*Source data:*

-------------------------

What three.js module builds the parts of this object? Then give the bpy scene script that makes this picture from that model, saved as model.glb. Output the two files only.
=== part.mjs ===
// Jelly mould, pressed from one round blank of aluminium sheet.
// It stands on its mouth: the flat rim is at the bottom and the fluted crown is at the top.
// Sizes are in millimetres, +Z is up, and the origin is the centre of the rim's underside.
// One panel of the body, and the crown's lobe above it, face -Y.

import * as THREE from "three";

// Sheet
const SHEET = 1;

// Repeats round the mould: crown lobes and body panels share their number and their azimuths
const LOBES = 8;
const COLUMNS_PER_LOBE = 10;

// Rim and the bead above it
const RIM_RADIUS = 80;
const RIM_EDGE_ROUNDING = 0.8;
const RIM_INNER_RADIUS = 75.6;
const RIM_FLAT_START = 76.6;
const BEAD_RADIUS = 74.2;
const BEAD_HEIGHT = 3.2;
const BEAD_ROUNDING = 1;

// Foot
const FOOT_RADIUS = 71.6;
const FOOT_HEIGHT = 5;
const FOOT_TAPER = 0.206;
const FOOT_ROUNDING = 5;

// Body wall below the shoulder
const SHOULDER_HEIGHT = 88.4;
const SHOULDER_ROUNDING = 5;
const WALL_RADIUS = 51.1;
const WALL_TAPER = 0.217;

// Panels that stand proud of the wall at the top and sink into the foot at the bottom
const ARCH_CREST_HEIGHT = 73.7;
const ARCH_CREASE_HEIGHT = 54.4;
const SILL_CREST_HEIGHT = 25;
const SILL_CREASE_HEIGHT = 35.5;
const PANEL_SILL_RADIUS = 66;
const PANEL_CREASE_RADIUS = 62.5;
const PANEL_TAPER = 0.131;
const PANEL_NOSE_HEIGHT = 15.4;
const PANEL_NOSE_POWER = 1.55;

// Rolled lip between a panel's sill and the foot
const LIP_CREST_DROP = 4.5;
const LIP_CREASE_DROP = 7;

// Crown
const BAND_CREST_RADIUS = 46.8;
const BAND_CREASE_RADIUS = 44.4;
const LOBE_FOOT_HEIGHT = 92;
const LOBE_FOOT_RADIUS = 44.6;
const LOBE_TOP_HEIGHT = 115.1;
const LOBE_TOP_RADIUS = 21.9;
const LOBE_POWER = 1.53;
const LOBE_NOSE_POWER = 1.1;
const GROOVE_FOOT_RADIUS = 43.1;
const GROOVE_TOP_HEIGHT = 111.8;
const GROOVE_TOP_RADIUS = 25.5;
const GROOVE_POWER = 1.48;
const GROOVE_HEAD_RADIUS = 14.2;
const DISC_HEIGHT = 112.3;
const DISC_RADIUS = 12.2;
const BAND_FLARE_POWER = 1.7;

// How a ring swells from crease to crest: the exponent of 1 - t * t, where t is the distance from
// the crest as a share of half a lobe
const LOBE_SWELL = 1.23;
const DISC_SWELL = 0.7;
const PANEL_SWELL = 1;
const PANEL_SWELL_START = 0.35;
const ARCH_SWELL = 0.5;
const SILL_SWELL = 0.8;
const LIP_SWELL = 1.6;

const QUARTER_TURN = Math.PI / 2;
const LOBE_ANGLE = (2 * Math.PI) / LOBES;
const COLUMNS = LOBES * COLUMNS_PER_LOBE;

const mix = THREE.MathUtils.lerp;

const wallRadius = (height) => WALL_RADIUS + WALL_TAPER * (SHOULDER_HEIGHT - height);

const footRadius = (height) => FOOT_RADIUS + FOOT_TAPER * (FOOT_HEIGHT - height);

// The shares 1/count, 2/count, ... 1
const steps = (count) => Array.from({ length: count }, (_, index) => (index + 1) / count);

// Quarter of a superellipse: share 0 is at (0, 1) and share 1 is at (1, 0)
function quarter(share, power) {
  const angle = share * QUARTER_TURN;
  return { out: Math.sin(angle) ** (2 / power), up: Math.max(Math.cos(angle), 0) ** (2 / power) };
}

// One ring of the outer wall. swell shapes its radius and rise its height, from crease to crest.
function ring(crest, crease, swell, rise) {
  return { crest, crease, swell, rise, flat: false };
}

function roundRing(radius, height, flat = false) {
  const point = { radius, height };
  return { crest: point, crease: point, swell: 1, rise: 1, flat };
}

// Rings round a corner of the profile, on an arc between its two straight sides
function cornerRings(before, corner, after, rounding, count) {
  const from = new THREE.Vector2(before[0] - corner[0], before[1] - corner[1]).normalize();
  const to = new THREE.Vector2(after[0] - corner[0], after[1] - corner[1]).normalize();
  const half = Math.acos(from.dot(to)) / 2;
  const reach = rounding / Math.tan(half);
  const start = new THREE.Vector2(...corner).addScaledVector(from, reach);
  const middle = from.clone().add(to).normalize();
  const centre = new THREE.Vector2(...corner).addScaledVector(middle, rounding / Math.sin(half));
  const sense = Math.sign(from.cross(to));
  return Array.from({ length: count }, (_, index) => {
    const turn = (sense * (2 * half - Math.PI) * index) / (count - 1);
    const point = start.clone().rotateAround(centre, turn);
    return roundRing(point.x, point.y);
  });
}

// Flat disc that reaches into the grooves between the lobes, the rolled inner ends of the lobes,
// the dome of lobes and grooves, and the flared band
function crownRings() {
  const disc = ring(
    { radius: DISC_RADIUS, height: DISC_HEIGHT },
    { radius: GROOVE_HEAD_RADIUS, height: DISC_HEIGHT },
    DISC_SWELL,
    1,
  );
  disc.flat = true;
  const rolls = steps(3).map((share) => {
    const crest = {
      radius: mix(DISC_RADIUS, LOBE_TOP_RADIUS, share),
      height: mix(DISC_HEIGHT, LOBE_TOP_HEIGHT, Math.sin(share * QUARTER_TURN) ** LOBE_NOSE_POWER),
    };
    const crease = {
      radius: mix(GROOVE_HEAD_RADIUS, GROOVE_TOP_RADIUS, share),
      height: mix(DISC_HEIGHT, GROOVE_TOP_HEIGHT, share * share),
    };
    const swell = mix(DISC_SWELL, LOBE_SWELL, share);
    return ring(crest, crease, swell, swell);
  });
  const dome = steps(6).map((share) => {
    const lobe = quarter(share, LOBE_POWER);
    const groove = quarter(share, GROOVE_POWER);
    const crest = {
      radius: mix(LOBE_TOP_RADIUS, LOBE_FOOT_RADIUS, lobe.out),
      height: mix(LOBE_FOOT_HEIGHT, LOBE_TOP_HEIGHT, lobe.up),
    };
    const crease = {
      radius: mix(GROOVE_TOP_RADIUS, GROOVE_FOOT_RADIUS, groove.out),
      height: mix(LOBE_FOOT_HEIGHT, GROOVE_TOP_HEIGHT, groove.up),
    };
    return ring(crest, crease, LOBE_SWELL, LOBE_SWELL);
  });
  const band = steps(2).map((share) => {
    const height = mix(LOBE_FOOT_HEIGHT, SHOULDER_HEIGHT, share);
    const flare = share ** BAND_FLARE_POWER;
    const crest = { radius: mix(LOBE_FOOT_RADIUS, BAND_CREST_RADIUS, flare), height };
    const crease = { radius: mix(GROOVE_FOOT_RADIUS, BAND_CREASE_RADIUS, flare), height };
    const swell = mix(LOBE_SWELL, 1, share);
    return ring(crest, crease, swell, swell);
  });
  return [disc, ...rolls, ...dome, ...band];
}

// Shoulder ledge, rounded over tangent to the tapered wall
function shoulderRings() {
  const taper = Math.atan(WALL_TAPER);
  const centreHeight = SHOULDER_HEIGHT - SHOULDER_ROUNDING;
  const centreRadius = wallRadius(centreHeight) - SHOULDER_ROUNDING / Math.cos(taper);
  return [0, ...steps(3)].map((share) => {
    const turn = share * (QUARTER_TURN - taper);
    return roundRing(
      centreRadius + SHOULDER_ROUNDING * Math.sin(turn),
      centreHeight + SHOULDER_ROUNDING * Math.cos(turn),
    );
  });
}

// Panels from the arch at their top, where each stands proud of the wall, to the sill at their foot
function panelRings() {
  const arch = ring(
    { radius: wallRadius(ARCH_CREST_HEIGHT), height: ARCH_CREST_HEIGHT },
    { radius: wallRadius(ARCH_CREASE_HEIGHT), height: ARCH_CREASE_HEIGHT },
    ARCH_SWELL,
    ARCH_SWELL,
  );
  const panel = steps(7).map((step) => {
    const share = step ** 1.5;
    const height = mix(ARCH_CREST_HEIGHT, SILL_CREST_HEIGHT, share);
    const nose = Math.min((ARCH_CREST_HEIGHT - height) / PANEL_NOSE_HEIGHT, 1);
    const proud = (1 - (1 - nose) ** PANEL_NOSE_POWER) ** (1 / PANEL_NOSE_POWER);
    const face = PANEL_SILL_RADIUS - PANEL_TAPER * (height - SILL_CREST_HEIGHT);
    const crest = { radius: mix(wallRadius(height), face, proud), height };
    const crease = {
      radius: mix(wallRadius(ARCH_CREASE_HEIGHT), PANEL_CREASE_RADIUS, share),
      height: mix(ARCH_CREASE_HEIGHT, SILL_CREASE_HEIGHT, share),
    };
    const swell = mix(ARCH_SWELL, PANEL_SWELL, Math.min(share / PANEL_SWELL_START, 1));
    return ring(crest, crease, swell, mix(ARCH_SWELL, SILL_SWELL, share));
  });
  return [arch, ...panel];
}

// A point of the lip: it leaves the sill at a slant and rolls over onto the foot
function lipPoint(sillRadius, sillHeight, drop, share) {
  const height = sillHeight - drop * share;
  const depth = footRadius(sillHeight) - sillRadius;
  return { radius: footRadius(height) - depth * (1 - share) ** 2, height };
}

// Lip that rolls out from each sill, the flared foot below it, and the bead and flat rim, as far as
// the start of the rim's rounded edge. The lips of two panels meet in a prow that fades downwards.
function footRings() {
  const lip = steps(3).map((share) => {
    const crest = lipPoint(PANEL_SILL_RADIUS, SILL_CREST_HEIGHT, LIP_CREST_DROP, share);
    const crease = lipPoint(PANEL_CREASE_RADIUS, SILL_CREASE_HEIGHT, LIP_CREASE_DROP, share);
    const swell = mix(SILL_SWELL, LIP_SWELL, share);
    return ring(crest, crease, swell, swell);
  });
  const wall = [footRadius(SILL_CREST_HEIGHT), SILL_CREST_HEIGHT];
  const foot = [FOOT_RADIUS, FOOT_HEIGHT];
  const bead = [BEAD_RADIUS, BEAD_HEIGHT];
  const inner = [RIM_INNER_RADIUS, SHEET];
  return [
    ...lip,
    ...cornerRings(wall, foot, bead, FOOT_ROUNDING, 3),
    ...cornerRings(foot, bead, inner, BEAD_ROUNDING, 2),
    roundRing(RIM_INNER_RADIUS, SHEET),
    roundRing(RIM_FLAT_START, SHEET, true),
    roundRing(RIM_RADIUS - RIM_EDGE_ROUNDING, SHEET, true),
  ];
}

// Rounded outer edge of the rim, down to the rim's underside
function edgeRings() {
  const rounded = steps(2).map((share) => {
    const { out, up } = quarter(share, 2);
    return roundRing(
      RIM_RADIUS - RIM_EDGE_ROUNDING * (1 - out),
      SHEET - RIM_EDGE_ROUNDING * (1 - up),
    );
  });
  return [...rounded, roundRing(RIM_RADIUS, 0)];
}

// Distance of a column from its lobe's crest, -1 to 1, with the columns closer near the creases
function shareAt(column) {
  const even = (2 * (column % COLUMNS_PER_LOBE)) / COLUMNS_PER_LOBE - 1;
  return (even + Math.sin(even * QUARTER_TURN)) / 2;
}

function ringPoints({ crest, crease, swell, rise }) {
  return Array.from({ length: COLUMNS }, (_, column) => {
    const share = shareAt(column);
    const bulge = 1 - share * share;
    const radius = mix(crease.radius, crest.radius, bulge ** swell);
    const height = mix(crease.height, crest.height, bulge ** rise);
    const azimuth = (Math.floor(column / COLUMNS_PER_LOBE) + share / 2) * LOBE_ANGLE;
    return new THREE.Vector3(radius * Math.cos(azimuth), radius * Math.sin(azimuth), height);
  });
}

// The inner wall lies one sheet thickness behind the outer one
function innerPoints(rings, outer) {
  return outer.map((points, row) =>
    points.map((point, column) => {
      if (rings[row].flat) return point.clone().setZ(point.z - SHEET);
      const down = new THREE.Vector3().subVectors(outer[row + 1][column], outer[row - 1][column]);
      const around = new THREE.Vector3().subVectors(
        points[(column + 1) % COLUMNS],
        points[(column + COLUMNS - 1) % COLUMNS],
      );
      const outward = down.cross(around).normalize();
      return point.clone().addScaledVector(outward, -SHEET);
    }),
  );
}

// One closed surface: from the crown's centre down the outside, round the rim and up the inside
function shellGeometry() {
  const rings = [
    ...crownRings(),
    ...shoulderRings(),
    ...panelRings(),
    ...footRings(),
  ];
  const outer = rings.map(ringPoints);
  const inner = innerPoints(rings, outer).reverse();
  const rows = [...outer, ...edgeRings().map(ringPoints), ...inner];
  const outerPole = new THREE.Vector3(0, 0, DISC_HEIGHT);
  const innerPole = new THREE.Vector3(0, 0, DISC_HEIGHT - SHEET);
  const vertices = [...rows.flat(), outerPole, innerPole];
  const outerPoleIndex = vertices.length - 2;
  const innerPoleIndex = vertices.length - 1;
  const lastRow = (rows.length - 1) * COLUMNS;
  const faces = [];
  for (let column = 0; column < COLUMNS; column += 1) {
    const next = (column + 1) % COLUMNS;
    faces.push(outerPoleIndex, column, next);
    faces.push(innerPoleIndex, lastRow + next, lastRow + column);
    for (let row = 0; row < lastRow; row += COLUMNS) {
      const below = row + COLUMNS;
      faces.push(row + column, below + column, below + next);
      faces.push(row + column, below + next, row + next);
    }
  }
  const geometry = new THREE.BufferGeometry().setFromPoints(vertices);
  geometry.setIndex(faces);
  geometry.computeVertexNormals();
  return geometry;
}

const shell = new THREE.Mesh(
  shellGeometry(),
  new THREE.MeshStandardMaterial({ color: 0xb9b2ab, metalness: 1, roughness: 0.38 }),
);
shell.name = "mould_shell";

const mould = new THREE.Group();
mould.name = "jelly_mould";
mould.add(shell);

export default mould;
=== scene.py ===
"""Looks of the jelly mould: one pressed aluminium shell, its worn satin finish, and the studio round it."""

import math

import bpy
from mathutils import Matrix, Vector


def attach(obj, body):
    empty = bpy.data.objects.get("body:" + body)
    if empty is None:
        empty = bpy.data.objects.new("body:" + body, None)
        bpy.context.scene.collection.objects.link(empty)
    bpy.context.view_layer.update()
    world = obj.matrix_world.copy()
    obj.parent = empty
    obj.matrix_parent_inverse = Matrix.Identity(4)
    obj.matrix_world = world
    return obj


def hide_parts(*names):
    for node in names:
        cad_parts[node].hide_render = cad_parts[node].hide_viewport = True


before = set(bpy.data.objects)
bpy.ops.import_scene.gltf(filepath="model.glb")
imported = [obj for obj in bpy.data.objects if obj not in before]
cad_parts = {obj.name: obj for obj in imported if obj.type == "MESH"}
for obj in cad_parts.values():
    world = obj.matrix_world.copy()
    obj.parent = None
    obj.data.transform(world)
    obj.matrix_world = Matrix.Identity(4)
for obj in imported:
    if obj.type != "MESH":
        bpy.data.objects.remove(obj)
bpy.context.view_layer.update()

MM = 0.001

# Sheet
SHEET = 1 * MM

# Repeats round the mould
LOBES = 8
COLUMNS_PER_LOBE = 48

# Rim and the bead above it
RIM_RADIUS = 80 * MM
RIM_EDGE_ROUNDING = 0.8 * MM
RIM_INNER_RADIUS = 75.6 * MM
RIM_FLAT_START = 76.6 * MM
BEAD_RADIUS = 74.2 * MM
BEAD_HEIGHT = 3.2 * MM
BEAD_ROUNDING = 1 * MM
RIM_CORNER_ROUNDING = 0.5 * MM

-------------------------

*Work instructions:*
Repeat exactly the lines from the line containing "cad_parts[node].hide_render = cad_parts[node].hide_viewport" through the end of the listing above; both boundary lines are part of the output.

*Full answer:*
        cad_parts[node].hide_render = cad_parts[node].hide_viewport = True


before = set(bpy.data.objects)
bpy.ops.import_scene.gltf(filepath="model.glb")
imported = [obj for obj in bpy.data.objects if obj not in before]
cad_parts = {obj.name: obj for obj in imported if obj.type == "MESH"}
for obj in cad_parts.values():
    world = obj.matrix_world.copy()
    obj.parent = None
    obj.data.transform(world)
    obj.matrix_world = Matrix.Identity(4)
for obj in imported:
    if obj.type != "MESH":
        bpy.data.objects.remove(obj)
bpy.context.view_layer.update()

MM = 0.001

# Sheet
SHEET = 1 * MM

# Repeats round the mould
LOBES = 8
COLUMNS_PER_LOBE = 48

# Rim and the bead above it
RIM_RADIUS = 80 * MM
RIM_EDGE_ROUNDING = 0.8 * MM
RIM_INNER_RADIUS = 75.6 * MM
RIM_FLAT_START = 76.6 * MM
BEAD_RADIUS = 74.2 * MM
BEAD_HEIGHT = 3.2 * MM
BEAD_ROUNDING = 1 * MM
RIM_CORNER_ROUNDING = 0.5 * MM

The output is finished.